▶ **Recorded data**:

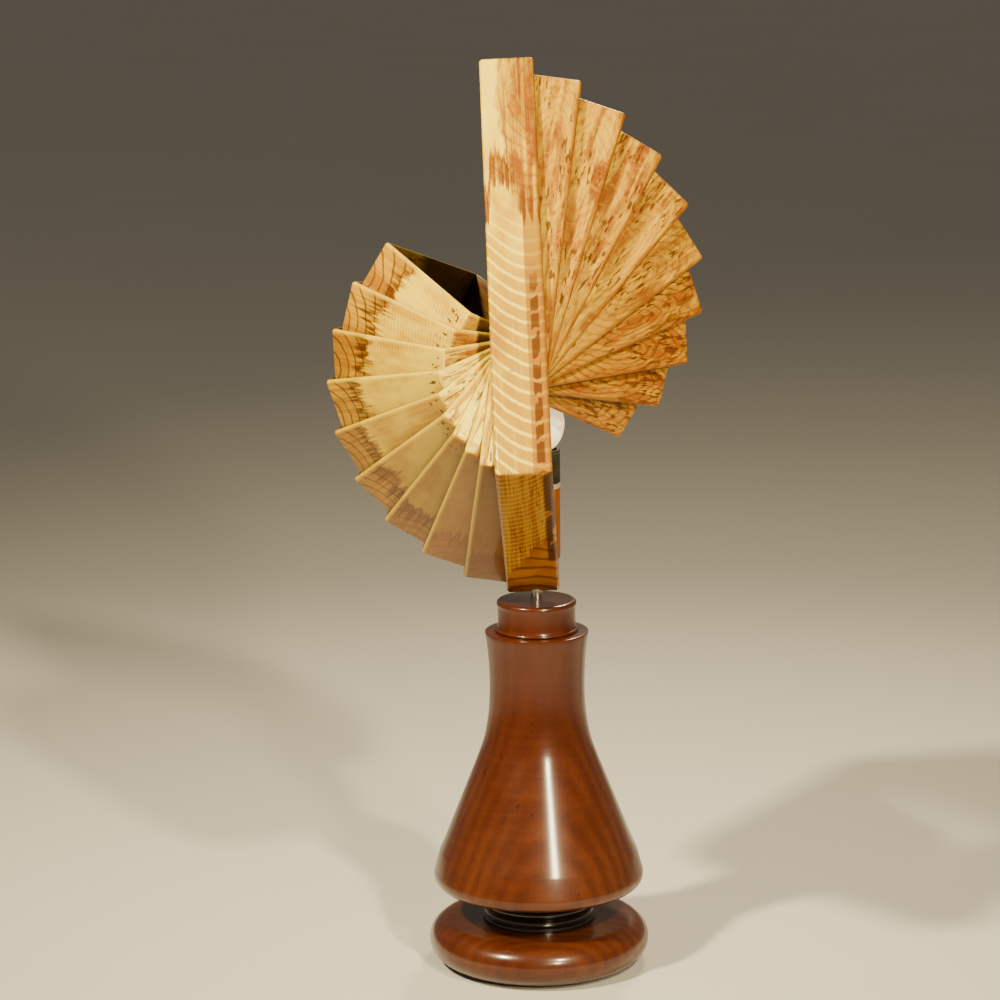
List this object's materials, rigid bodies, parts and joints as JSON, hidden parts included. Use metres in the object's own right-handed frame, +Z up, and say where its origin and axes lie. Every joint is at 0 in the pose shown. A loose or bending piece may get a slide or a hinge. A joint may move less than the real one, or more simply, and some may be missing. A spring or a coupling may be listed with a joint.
{
  "type": "wooden table lamp with a fan shade",
  "caption": "Table lamp with a turned wooden base, an upright pipe with lampholder and bulb, and a spiral shade of nested kite-shaped wooden frames that fan out about one cross pivot.",
  "frame": {"origin": "centre of the base's flat underside, on the lamp's upright axis", "axes": "+Z up along the lamp's upright axis; -Y towards the front, where the frames' front corners point; +X to the right seen from the front, the side the frames' long tips fan out to"},
  "size_m": [0.3197, 0.4306, 0.7899],
  "materials": {
    "felt": "matt",
    "mahogany": "semi-gloss varnish",
    "dark_wood": "gloss black stain",
    "honey_wood": "gloss lacquer",
    "riser_wood": "satin",
    "dowel_wood": "plain",
    "steel": "bright zinc",
    "brass": "plain",
    "cap_metal": "bright",
    "solder": "dull",
    "black_plastic": "matt",
    "skirt_plastic": "satin",
    "ring_plastic": "satin",
    "porcelain": "gloss",
    "bulb_white": "satin",
    "bulb_diffuser": "opal"
  },
  "bodies": {
    "lamp_stand": {"felt_pad": "felt", "foot_disc": "mahogany", "foot_washer": "steel", "foot_nut": "steel", "cord_inlet_bush": "black_plastic", "neck_spool": "dark_wood", "cone_body": "mahogany", "collar": "mahogany", "lamp_pipe": "steel", "seat_block": "honey_wood", "fan_washer": "steel", "fan_nut": "steel", "riser_nut": "steel", "riser_washer": "steel", "riser_tube": "riser_wood", "holder_ring": "ring_plastic", "holder_cap": "black_plastic", "holder_skirt": "skirt_plastic", "holder_insert": "porcelain", "screw_shell": "brass", "centre_contact": "brass", "frame_01": "honey_wood", "pivot_dowel_front": "dowel_wood", "pivot_dowel_back": "dowel_wood"},
    "blade_02": {"frame_02": "honey_wood"},
    "blade_03": {"frame_03": "honey_wood"},
    "blade_04": {"frame_04": "honey_wood"},
    "blade_05": {"frame_05": "honey_wood"},
    "blade_06": {"frame_06": "honey_wood"},
    "blade_07": {"frame_07": "honey_wood"},
    "blade_08": {"frame_08": "honey_wood"},
    "blade_09": {"frame_09": "honey_wood"},
    "blade_10": {"frame_10": "honey_wood"},
    "bulb_tip": {"bulb_contact": "solder"},
    "bulb": {"bulb_cap": "cap_metal", "bulb_housing": "bulb_white", "bulb_globe": "bulb_diffuser"}
  },
  "joints": [
    {"name": "blade_02_swing", "type": "hinge", "parent": "lamp_stand", "child": "blade_02", "pos_m": [-0.0166, 0, 0.5508], "axis": [0, 1, 0], "range_deg": [-1.6, 0]},
    {"name": "blade_03_swing", "type": "hinge", "parent": "lamp_stand", "child": "blade_03", "pos_m": [-0.0166, 0, 0.5508], "axis": [0, 1, 0], "range_deg": [-7, 0]},
    {"name": "blade_04_swing", "type": "hinge", "parent": "lamp_stand", "child": "blade_04", "pos_m": [-0.0166, 0, 0.5508], "axis": [0, 1, 0], "range_deg": [-18.1, 0]},
    {"name": "blade_05_swing", "type": "hinge", "parent": "lamp_stand", "child": "blade_05", "pos_m": [-0.0166, 0, 0.5508], "axis": [0, 1, 0], "range_deg": [-30, 0]},
    {"name": "blade_06_swing", "type": "hinge", "parent": "lamp_stand", "child": "blade_06", "pos_m": [-0.0166, 0, 0.5508], "axis": [0, 1, 0], "range_deg": [-42.7, 0]},
    {"name": "blade_07_swing", "type": "hinge", "parent": "lamp_stand", "child": "blade_07", "pos_m": [-0.0166, 0, 0.5508], "axis": [0, 1, 0], "range_deg": [-56.3, 0]},
    {"name": "blade_08_swing", "type": "hinge", "parent": "lamp_stand", "child": "blade_08", "pos_m": [-0.0166, 0, 0.5508], "axis": [0, 1, 0], "range_deg": [-70.7, 0]},
    {"name": "blade_09_swing", "type": "hinge", "parent": "lamp_stand", "child": "blade_09", "pos_m": [-0.0166, 0, 0.5508], "axis": [0, 1, 0], "range_deg": [-86, 0]},
    {"name": "fan_spread", "type": "hinge", "parent": "lamp_stand", "child": "blade_10", "pos_m": [-0.0166, 0, 0.5508], "axis": [0, 1, 0], "range_deg": [-102, 0]},
    {"name": "bulb_rise", "type": "slide", "parent": "lamp_stand", "child": "bulb_tip", "axis": [0, 0, 1], "range_m": [0, 0.0108]},
    {"name": "bulb_turn", "type": "hinge", "parent": "bulb_tip", "child": "bulb", "pos_m": [0, 0, 0.45], "axis": [0, 0, 1], "range_deg": [0, 1075]}
  ],
  "couplings": [
    {"joint": "blade_02_swing", "follows": "fan_spread", "ratio": 0.0147},
    {"joint": "blade_03_swing", "follows": "fan_spread", "ratio": 0.0672},
    {"joint": "blade_04_swing", "follows": "fan_spread", "ratio": 0.176},
    {"joint": "blade_05_swing", "follows": "fan_spread", "ratio": 0.2922},
    {"joint": "blade_06_swing", "follows": "fan_spread", "ratio": 0.4176},
    {"joint": "blade_07_swing", "follows": "fan_spread", "ratio": 0.5505},
    {"joint": "blade_08_swing", "follows": "fan_spread", "ratio": 0.6917},
    {"joint": "blade_09_swing", "follows": "fan_spread", "ratio": 0.8422},
    {"joint": "bulb_turn", "follows": "bulb_rise", "rad_per_m": 1731.4}
  ]
}
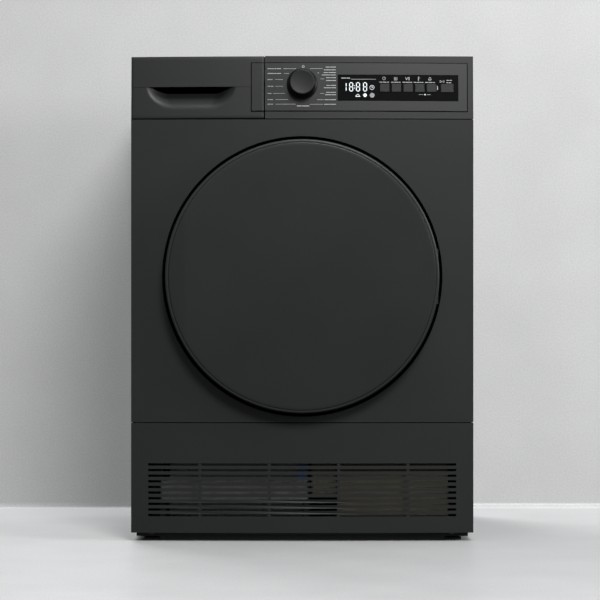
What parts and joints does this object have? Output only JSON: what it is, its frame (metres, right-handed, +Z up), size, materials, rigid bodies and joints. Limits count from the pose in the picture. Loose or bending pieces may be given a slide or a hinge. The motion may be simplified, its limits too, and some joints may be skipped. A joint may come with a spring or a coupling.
{
  "type": "clothes dryer",
  "caption": "Free-standing front-loading heat pump clothes dryer with a round solid door, a program knob and keys on a leaning console, a pull-out water tank and a louvred kick plate.",
  "frame": {"origin": "floor, under the middle of the overall box", "axes": "+Z up; the door faces -Y; +X is to the right for someone facing the door"},
  "size_m": [0.596, 0.609, 0.845],
  "materials": {
    "cabinet_paint": "matt anthracite enamel",
    "front_plastic": "fine grained anthracite",
    "door_skin": "satin anthracite",
    "worktop_board": "fine grained laminate",
    "console": "satin anthracite with white print",
    "display_gloss": "black gloss",
    "knob": "satin",
    "keys": "satin",
    "galvanised": "spangled zinc",
    "duct": "zinc plated",
    "stainless": "brushed",
    "zinc": "zinc plated",
    "light_plastic": "moulded light grey",
    "housing_plastic": "moulded dark grey",
    "tank_plastic": "translucent white",
    "filter": "moulded with fine mesh",
    "lever_blue": "moulded blue",
    "rubber": "matt",
    "felt": "wool felt",
    "motor": "laminated core and end shields",
    "compressor_black": "gloss black",
    "fins": "bright fins",
    "copper": "copper tube",
    "board": "green circuit board"
  },
  "bodies": {
    "cabinet": {"left_side_panel": "cabinet_paint", "right_side_panel": "cabinet_paint", "front_panel": "cabinet_paint", "opening_seal": "rubber", "rear_panel": "galvanised", "rear_duct_cover": "duct", "rear_screws": "zinc", "worktop": "worktop_board", "top_rails": "galvanised", "base_tray": "housing_plastic", "front_bulkhead": "light_plastic", "drum_felt": "felt", "hinge_plate": "galvanised", "control_fascia": "front_plastic", "console_plate": "console", "display_window": "display_gloss", "control_board": "board", "tank_tray": "housing_plastic", "bearing_housing": "galvanised", "drive_motor": "motor", "drive_belt": "rubber", "compressor": "compressor_black", "heat_exchangers": "fins", "refrigerant_pipes": "copper", "heat_pump_cover": "housing_plastic", "exchanger_cover": "housing_plastic", "drain_pump": "housing_plastic", "drain_pipe": "rubber"},
    "door": {"door_frame": "front_plastic", "door_disc": "door_skin", "door_bowl": "light_plastic", "door_hinge": "zinc", "latch_hook": "zinc", "door_screws": "zinc"},
    "drum": {"drum_shell": "stainless", "drum_rear_plate": "stainless", "drum_lifters": "light_plastic"},
    "left_roller": {"left_drum_roller": "rubber"},
    "right_roller": {"right_drum_roller": "rubber"},
    "rotor": {"motor_rotor": "zinc", "process_fan": "housing_plastic"},
    "tensioner": {"idler_arm": "zinc"},
    "idler": {"idler_pulley": "rubber"},
    "filter": {"lint_filter": "filter"},
    "tank_drawer": {"water_tank": "tank_plastic", "drawer_front": "front_plastic"},
    "kick_flap": {"kick_plate": "front_plastic"},
    "knob": {"program_knob": "knob"},
    "lever_left": {"left_lever": "lever_blue"},
    "lever_right": {"right_lever": "lever_blue"},
    "key_1": {"option_key_1": "keys"},
    "key_2": {"option_key_2": "keys"},
    "key_3": {"option_key_3": "keys"},
    "key_4": {"option_key_4": "keys"},
    "key_5": {"option_key_5": "keys"},
    "key_start": {"start_key": "keys"},
    "leg_front_left": {"foot_front_left": "rubber"},
    "leg_front_right": {"foot_front_right": "rubber"},
    "leg_rear_left": {"foot_rear_left": "rubber"},
    "leg_rear_right": {"foot_rear_right": "rubber"}
  },
  "joints": [
    {"name": "door_hinge_axis", "type": "hinge", "parent": "cabinet", "child": "door", "pos_m": [0.225, -0.2845, 0.461], "axis": [0, 0, 1], "range_deg": [0, 120]},
    {"name": "drum_spin", "type": "hinge", "parent": "cabinet", "child": "drum", "pos_m": [0, 0.02, 0.461], "axis": [0, 1, 0], "continuous": true},
    {"name": "left_roller_spin", "type": "hinge", "parent": "cabinet", "child": "left_roller", "pos_m": [-0.167, -0.148, 0.19356], "axis": [0, 1, 0], "continuous": true},
    {"name": "right_roller_spin", "type": "hinge", "parent": "cabinet", "child": "right_roller", "pos_m": [0.167, -0.148, 0.19356], "axis": [0, 1, 0], "continuous": true},
    {"name": "rotor_spin", "type": "hinge", "parent": "cabinet", "child": "rotor", "pos_m": [0.19, 0.04, 0.088], "axis": [0, 1, 0], "continuous": true},
    {"name": "tensioner_pivot", "type": "hinge", "parent": "cabinet", "child": "tensioner", "pos_m": [0.045, -0.041, 0.11], "axis": [0, 1, 0], "range_deg": [0, 20], "stiffness_Nm_per_rad": 2, "springref_deg": -22.92},
    {"name": "idler_spin", "type": "hinge", "parent": "tensioner", "child": "idler", "pos_m": [0.1, -0.03, 0.112], "axis": [0, 1, 0], "continuous": true},
    {"name": "filter_lift", "type": "slide", "parent": "cabinet", "child": "filter", "axis": [0, 0, 1], "range_m": [0, 0.13]},
    {"name": "tank_pull", "type": "slide", "parent": "cabinet", "child": "tank_drawer", "axis": [0, -1, 0], "range_m": [0, 0.46]},
    {"name": "kick_flap_hinge", "type": "hinge", "parent": "cabinet", "child": "kick_flap", "pos_m": [0, -0.257, 0.019], "axis": [1, 0, 0], "range_deg": [0, 90]},
    {"name": "knob_turn", "type": "hinge", "parent": "cabinet", "child": "knob", "pos_m": [0, -0.26723, 0.79577], "axis": [0, 0.9962, -0.0872], "continuous": true},
    {"name": "left_lever_turn", "type": "hinge", "parent": "cabinet", "child": "lever_left", "pos_m": [-0.238, -0.233, 0.123], "axis": [0, 1, 0], "range_deg": [0, 90]},
    {"name": "right_lever_turn", "type": "hinge", "parent": "cabinet", "child": "lever_right", "pos_m": [0, -0.233, 0.123], "axis": [0, 1, 0], "range_deg": [0, 90]},
    {"name": "key_1_press", "type": "slide", "parent": "cabinet", "child": "key_1", "axis": [0, 0.9962, -0.0872], "range_m": [0, 0.001], "stiffness_N_per_m": 800, "springref_m": -0.001},
    {"name": "key_2_press", "type": "slide", "parent": "cabinet", "child": "key_2", "axis": [0, 0.9962, -0.0872], "range_m": [0, 0.001], "stiffness_N_per_m": 800, "springref_m": -0.001},
    {"name": "key_3_press", "type": "slide", "parent": "cabinet", "child": "key_3", "axis": [0, 0.9962, -0.0872], "range_m": [0, 0.001], "stiffness_N_per_m": 800, "springref_m": -0.001},
    {"name": "key_4_press", "type": "slide", "parent": "cabinet", "child": "key_4", "axis": [0, 0.9962, -0.0872], "range_m": [0, 0.001], "stiffness_N_per_m": 800, "springref_m": -0.001},
    {"name": "key_5_press", "type": "slide", "parent": "cabinet", "child": "key_5", "axis": [0, 0.9962, -0.0872], "range_m": [0, 0.001], "stiffness_N_per_m": 800, "springref_m": -0.001},
    {"name": "key_start_press", "type": "slide", "parent": "cabinet", "child": "key_start", "axis": [0, 0.9962, -0.0872], "range_m": [0, 0.001], "stiffness_N_per_m": 800, "springref_m": -0.001},
    {"name": "front_left_screw", "type": "slide", "parent": "cabinet", "child": "leg_front_left", "axis": [0, 0, -1], "range_m": [0, 0.012]},
    {"name": "front_right_screw", "type": "slide", "parent": "cabinet", "child": "leg_front_right", "axis": [0, 0, -1], "range_m": [0, 0.012]},
    {"name": "rear_left_screw", "type": "slide", "parent": "cabinet", "child": "leg_rear_left", "axis": [0, 0, -1], "range_m": [0, 0.012]},
    {"name": "rear_right_screw", "type": "slide", "parent": "cabinet", "child": "leg_rear_right", "axis": [0, 0, -1], "range_m": [0, 0.012]}
  ],
  "couplings": [
    {"joint": "left_roller_spin", "follows": "drum_spin", "ratio": -8},
    {"joint": "right_roller_spin", "follows": "drum_spin", "ratio": -8},
    {"joint": "rotor_spin", "follows": "drum_spin", "ratio": 27.31},
    {"joint": "idler_spin", "follows": "drum_spin", "ratio": -18.39}
  ]
}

▶ **Exercise**: Wherever the string "parts" appears in the entries above, list that line.

▶ **Answer in full**:
List this object's materials, rigid bodies, parts and joints as JSON, hidden parts included. Use metres in the object's own right-handed frame, +Z up, and say where its origin and axes lie. Every joint is at 0 in the pose shown. A loose or bending piece may get a slide or a hinge. A joint may move less than the real one, or more simply, and some may be missing. A spring or a coupling may be listed with a joint.
What parts and joints does this object have? Output only JSON: what it is, its frame (metres, right-handed, +Z up), size, materials, rigid bodies and joints. Limits count from the pose in the picture. Loose or bending pieces may be given a slide or a hinge. The motion may be simplified, its limits too, and some joints may be skipped. A joint may come with a spring or a coupling.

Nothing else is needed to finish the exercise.